In September 1980, 19-year-old Robert Shafran arrived for his freshman year at Sullivan County Community College in upstate New York. Immediately, he was greeted by classmates all around campus: “Hey, Eddy!” they said. “Glad to see you back, Eddy!”
Shafran was baffled. “I’m like, my name’s not Eddy. I don’t know what you’re talking about.” But it wasn’t until a friend of Eddy’s met him that he realised the resemblance was more than superficial. Both Robert and Eddy had been adopted through Louise Wise, a large New York-based Jewish adoption agency.
They had the same birthday. They looked identical to one another. They soon realised the astounding truth: they were twin brothers, separated at birth. And when their reunion hit the newspapers, a third man, David Kellman, contacted them claiming to be their triplet.
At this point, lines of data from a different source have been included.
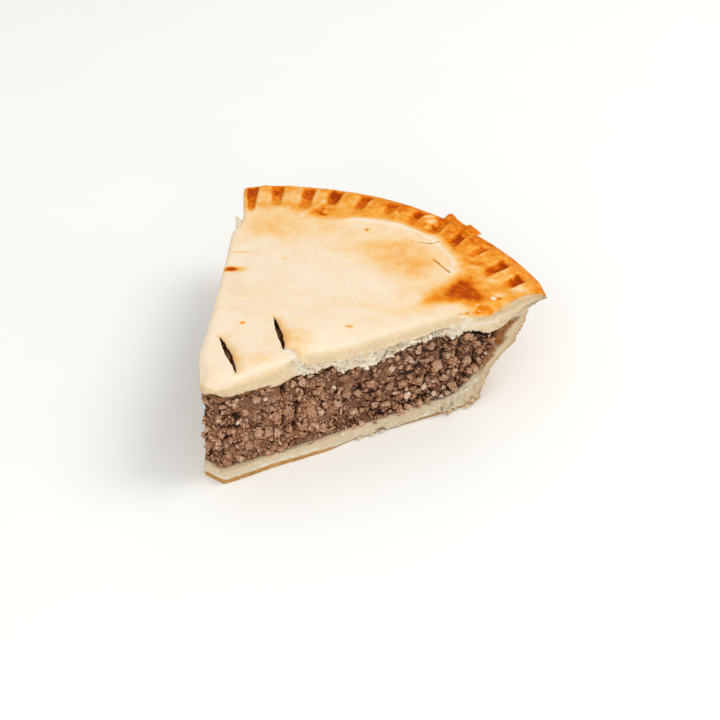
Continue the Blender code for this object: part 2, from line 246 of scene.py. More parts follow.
# Lumps of mince that stand out on the right cut: how far out, height, half width, half
# height and tint.
CHUNKS = (
    (18.9, 13.6, 1.9, 2.6, 0.62), (22.3, 12.6, 1.8, 2.5, 0.60), (25.3, 11.6, 1.4, 2.2, 0.72),
    (36.8, 15.3, 3.4, 4.4, 0.42), (31.0, 28.5, 1.6, 1.8, 0.60), (34.0, 28.3, 1.5, 2.2, 0.66),
    (40.0, 30.6, 2.4, 1.7, 0.45), (12.6, 20.3, 1.3, 1.9, 0.80), (9.9, 27.7, 1.2, 0.7, 1.00),
    (7.4, 27.6, 1.4, 1.0, 0.60), (21.6, 25.9, 0.9, 0.9, 0.95), (18.5, 26.5, 1.6, 1.6, 0.60),
    (44.4, 23.0, 0.8, 0.9, 1.00), (46.3, 20.5, 0.6, 1.0, 0.90), (46.8, 12.8, 0.5, 1.6, 0.95),
    (38.5, 9.8, 0.8, 1.6, 0.95), (39.5, 22.8, 2.2, 2.2, 0.40), (52.0, 26.0, 1.8, 1.5, 0.45),
    (51.5, 10.8, 1.8, 1.2, 0.60), (53.0, 17.5, 1.6, 1.3, 0.50), (57.5, 20.0, 1.8, 1.6, 0.45),
    (15.5, 10.5, 2.0, 2.4, 0.50), (28.6, 19.0, 1.8, 2.2, 0.42), (25.0, 17.5, 2.4, 2.5, 0.40),
    (8.5, 8.0, 1.8, 1.6, 0.55), (33.0, 22.5, 1.2, 1.4, 0.50), (64.5, 23.4, 1.5, 1.4, 0.66),
    (62.5, 10.0, 2.2, 1.6, 0.55), (69.8, 11.2, 1.5, 1.9, 0.90), (75.8, 12.8, 1.5, 1.5, 0.85),
    (79.5, 8.9, 1.1, 1.3, 0.90), (82.3, 7.2, 1.3, 0.8, 0.85), (74.0, 28.5, 1.4, 1.6, 0.60),
    (78.5, 27.8, 1.6, 2.2, 0.50), (80.5, 19.0, 2.2, 2.6, 0.55), (77.0, 22.6, 1.6, 1.2, 0.50),
    (86.0, 19.5, 2.4, 1.9, 0.55), (91.0, 18.0, 2.1, 2.2, 0.55), (86.5, 27.0, 1.8, 1.8, 0.50),
    (91.6, 27.5, 2.0, 2.6, 0.50), (83.5, 14.0, 1.9, 1.9, 0.60), (86.5, 14.8, 1.6, 1.9, 0.55),
    (92.5, 13.5, 1.6, 1.8, 0.45), (86.0, 10.2, 2.0, 2.0, 0.50), (91.0, 10.8, 1.6, 1.4, 0.40),
    (98.0, 18.9, 1.2, 0.7, 0.85), (68.2, 16.2, 2.2, 1.3, 0.40), (74.5, 15.8, 1.9, 1.4, 0.50),
    (64.0, 16.5, 1.8, 2.0, 0.45), (66.5, 27.0, 1.3, 1.4, 0.55), (61.4, 28.0, 1.0, 1.2, 0.85),
    (95.0, 23.5, 1.1, 1.2, 0.50),
)

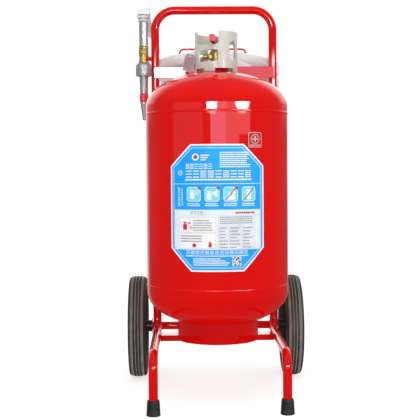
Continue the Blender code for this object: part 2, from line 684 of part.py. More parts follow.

“It was the hands,” relates a friend in Tim Wardle’s new documentary about the brothers, Three Identical Strangers. All three brothers, as well as being almost identical facially, had unusually large, “meaty” hands. It was this feature that proved to Kellman that he was related to them, and prompted him to get in touch. The boys found out that they had been separated at 6 months old. None of their families knew they were triplets. Cue instant fame, countless TV appearances, a business venture, even a movie cameo – and tragedy.
The film won the U.S. Documentary Special Jury Award for Storytelling at Sundance 2018. And what a story it tells. Robert, the more sober and somehow older-seeming brother, comments: “I wouldn’t believe this story if someone else were telling it. But it’s true, every word of it.” Wardle intersperses interviews with footage of the brothers in the 1980s: walking in step, answering questions simultaneously, describing their lives to adoring audiences.
Wardle commits his audience utterly to the brothers’ predicament.
They had an eerie number of similarities and common experiences. All three had wrestled in high school; they smoked the same brand of cigarettes; they had “the same taste in women”. In that early footage, their comfort around one another and the resemblance of their body language is almost frightening. A sweet old aunt is interviewed, describing how the brothers’ first meeting ended with them “all three together wrestling on the floor. Just wrestling like puppies. You would never have that kind of connection with a stranger.”
Even in these early stages, though, there is something wrong. A sombreness in the interviewees; the tension that runs through the music; the uncanny likeness of the three brothers – it is not purely astonishing or joyous, even while they describe astonishing and joyous events.
Although they had an immediate intimacy, the brothers’ new relationship was far from easy. They had suffered a separation, a bereavement, from each other that could not be easily undone. And once the three sets of parents begin to probe into the circumstances surrounding the adoption, the tone of the film turns from revelatory to shocking.
Part of the immense pleasure of this film is the suspense of the brothers’ quest for answers about their infancy, so it is difficult to describe much of the rest of the film without ruining it. But the story that plays out over the next 80 minutes is by turns shocking, outrageous, and achingly sad.
Wardle commits his audience utterly to the brothers’ predicament. There is no circumstance left unprobed, no footage used lightly. The colourful cast of interviewees add perspectives ranging from the wryly comic to the sinister. The little Austrian lady who points to a picture in her hall with a proud “That’s me with President Obama,” only to then calmly, almost proudly, explain her complicity in the boys’ separation, is Wardle’s trump card – a masterpiece of villainy.
It is pulse-pounding, tear-jerking, and at times comic.
At times Wardle’s directorial choices verge on the manipulative – footage is reused in a heavy-handed way, and towards the end of the documentary his interview style becomes more frankly accusatory. The film ends with an uncomfortably blunt answer to the brothers’ unhappiness when it had begun with a much more compelling ambiguity and shared blame.
But aside from these minor flaws it is almost perfect. This is largely due to the subject matter, which gives new life to the cliché “stranger than fiction”. But the film’s quiet, almost unassuming style, and the reconstructions interspersed with that spellbinding video footage, only make its crazy story stand out more.
The brothers are approaching 60 now. The saddest thing about the film is the fact that they are not identical any more. No one would mistake them for each other now; the thing that brought them together has been eroded by time. In their interviews they appear like shrunken versions of those exuberant mirror images who stride around, arms linked, to the tune of their older selves’ voices.
Towards the end of the documentary two of the brothers are brought in together. They are shy with one another, and the unbearable distance between them is brought home by their physical difference. The recriminations and the heartbreaks of the intervening years hang in the air.
Yet Three Identical Strangers is, even while being wretchedly sad, incredibly enjoyable to watch and even more enjoyable to talk about afterwards. It is pulse-pounding, tear-jerking, and at times comic. Go and see it – but don’t watch the trailer first.